IGU Board Considers Siemens Proposal for Alternative Natural Gas Source for Fairbanks
An affiliate of the Germany-based industrial giant Siemens is offering to build an LNG plant near Wasilla and transport the gas it processes there to Fairbanks at no cost to the Interior Gas Utility – if the IGU board of directors agrees to a long-term LNG-sales contract. Officials with Siemens Government Technologies outlined the proposal to the IGU board during a special meeting Tuesday.
IGU board Chairwoman Pam Throop says there’s a lot to like about the Siemens Government Technologies proposal, but she says it all comes down to helping the IGU “get cheap gas real soon so we can get conversions immediately and start building.”
Siemens proposes to bring natural gas to Fairbanks from a plant it would build near Wasilla by the end of next year at a price that’s about the equivalent of 2-dollars-per gallon heating oil, the price point IGU officials say it must attain to attract enough customers to convert from oil to gas heat to make the project viable.
“The other thing that I think is really, really attractive about Siemens’ (proposal) is bringing in other users, big users, possibly military, hospital, university,” she said in an interview after the meeting.
The Siemens team pitching the proposal said in addition to developing gas projects, the company has marketing expertise to help IGU promote conversion to gas. And they said it also has experience working with the federal government and Native American organizations.
Throop says the Siemens plan would enable the IGU to avoid cost overruns it may encounter in buying and refurbishing the aging Pentex Alaska gas-liquifaction plant at Point McKenzie that the IGU plans to buy from the Alaska Industrial Development and Expert Authority.
“Any cost overruns have to be absorbed by us,” she said. “Therefore, they will affect the price of gas at the end of the day. I have a huge concern about that. And I also have a concern about us running a plant that’s 300 miles away.”
The Siemens plant would be built in increments, based on demand, on land owned by Knikatnu, a local Alaska Native village corporation that Siemens is partnering with on the project. Using that facility would save IGU from having to incur bond debt to expand the Pentex plant to meet future demand. Instead, it would become a backup for the Siemens facility.
Throop also likes Siemens’ plan to use Alaska Railroad cars to transport gas, instead of the trucks that Pentex uses to deliver to its subsidiary, Fairbanks Natural Gas.
“I also am concerned about having all the trucks on the highway to serve the number of customers that we’re supposed to be getting,” she said. “I would much rather that gas be on iso-tainers on the railroad.”
The Siemens officials declined to comment and referred queries to their corporate headquarters. Throop says her concerns include Siemens projections that show the natural gas retail price rising over the next several years to a level that’s higher than the 2-dollar-a-gallon heating oil equivalent.

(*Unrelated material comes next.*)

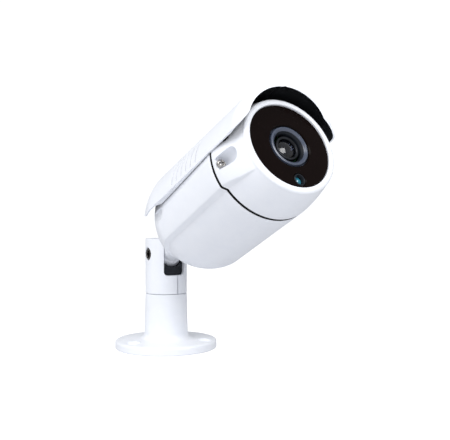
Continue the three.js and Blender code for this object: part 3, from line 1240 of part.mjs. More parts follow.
add(barrel, 'sunshield', shieldSolid(), POWDER_COAT);
addEach(barrel, 'sunshield_bumper', [-1, 1], bumperSolid, BLACK_RUBBER);
addEach(barrel, 'sunshield_spacer', SHIELD_SCREW_STATIONS, shieldSpacerSolid, STEEL);
addEach(barrel, 'sunshield_screw', SHIELD_SCREW_STATIONS, shieldScrewSolid, STEEL);

export default camera;
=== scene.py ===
import sys
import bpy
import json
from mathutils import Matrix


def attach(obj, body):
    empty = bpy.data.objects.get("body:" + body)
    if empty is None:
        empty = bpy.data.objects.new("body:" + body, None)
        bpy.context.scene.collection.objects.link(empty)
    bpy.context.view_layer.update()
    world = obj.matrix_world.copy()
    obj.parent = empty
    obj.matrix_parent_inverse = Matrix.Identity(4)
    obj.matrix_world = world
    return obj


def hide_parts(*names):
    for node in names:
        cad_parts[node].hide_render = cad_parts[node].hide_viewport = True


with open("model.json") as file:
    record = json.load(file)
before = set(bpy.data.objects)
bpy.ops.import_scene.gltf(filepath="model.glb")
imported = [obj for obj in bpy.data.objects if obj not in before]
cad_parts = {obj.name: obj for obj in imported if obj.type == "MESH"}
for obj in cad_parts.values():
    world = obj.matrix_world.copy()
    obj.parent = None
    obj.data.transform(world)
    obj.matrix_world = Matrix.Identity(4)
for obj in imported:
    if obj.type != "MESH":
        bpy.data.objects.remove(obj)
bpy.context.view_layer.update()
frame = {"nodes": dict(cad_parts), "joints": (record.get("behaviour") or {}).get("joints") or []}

"""A bullet security camera on a swivel wall bracket, dressed for a studio picture.

The frame gives every place and every motion. Each class below is one sub-assembly: its fields are sizes
in millimetres, and its methods build the fine surfaces that stand for the plain ones and give them a finish.
Pieces of the barrel are drawn in its own axes: across, up and forward along the optical axis, where
"station" is the distance forward of the roll axis's origin.
"""

import json
import logging
import math
from dataclasses import dataclass
from enum import Enum
from typing import Any, Optional, Sequence

import bpy
import numpy as np

log = logging.getLogger("bullet_camera")

Tree = bpy.types.NodeTree
Socket = bpy.types.NodeSocket

MM = 0.001
FINE = 168  # facets round a large turned piece
MEDIUM = 72  # facets round a small one
SMOOTH_ANGLE = math.radians(34)


class Body(Enum):
    """The bodies that pieces ride on."""

    BASE = "base"
    FORK = "fork"
    ARM = "arm"
    CAMERA = "camera"
    LENS = "lens"
    SHIELD = "shield"


class Slot(Enum):
    """The record's material slots that the fine pieces take."""

    WHITE_COAT = "white_coat"
    BLACK_PLASTIC = "black_plastic"
    BLACK_RUBBER = "black_rubber"
    SCREW_STEEL = "screw_steel"
    WINDOW_PANEL = "window_panel"
    TRIM_PLASTIC = "trim_plastic"
    LENS_GLASS = "lens_glass"
    PHOTOCELL_GLASS = "photocell_glass"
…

But overall, she’s inclined to support the proposal, and she says some of her fellow board members are, too. Some had questions at Tuesday’s meeting, especially Jack Wilbur, Mike Meeks and Steve Haagenson. And so did Gary Wilken, a former state lawmaker from Fairbanks who now sits on the Alaska Industrial Development and Export Authority board of directors. AIDEA’s board also would have to approve Siemens’ proposal. Wilkens says it would have to offer the certainty of bringing in gas at the lowest price possible, as he says AIDEA’s plan does.
Wilkens says it would have to offer the certainty of bringing in gas at the lowest price possible, as he says AIDEA’s plan does.
“The Siemens challenge is to bring the certainty that we have with our other proposal to the table, to decide whether it is indeed a viable one,” he said after the meeting.
Wilken says he and the other AIDEA board members haven’t had a chance to fully review the Siemens’ proposal. He says AIDEA officials will do that, and will be especially mindful of its impact on keeping prices low for IGU customers.
“Our focus is on the family on Badger Road,” he said, referring to the typical IGU customer. “The meter price. And everything you want to talk about is just detail.”
Throop says the IGU board must decide whether to accept Siemens’ proposal by May 29th, when the board is scheduled to vote on going ahead with the $58.2 million dollar Pentex purchase.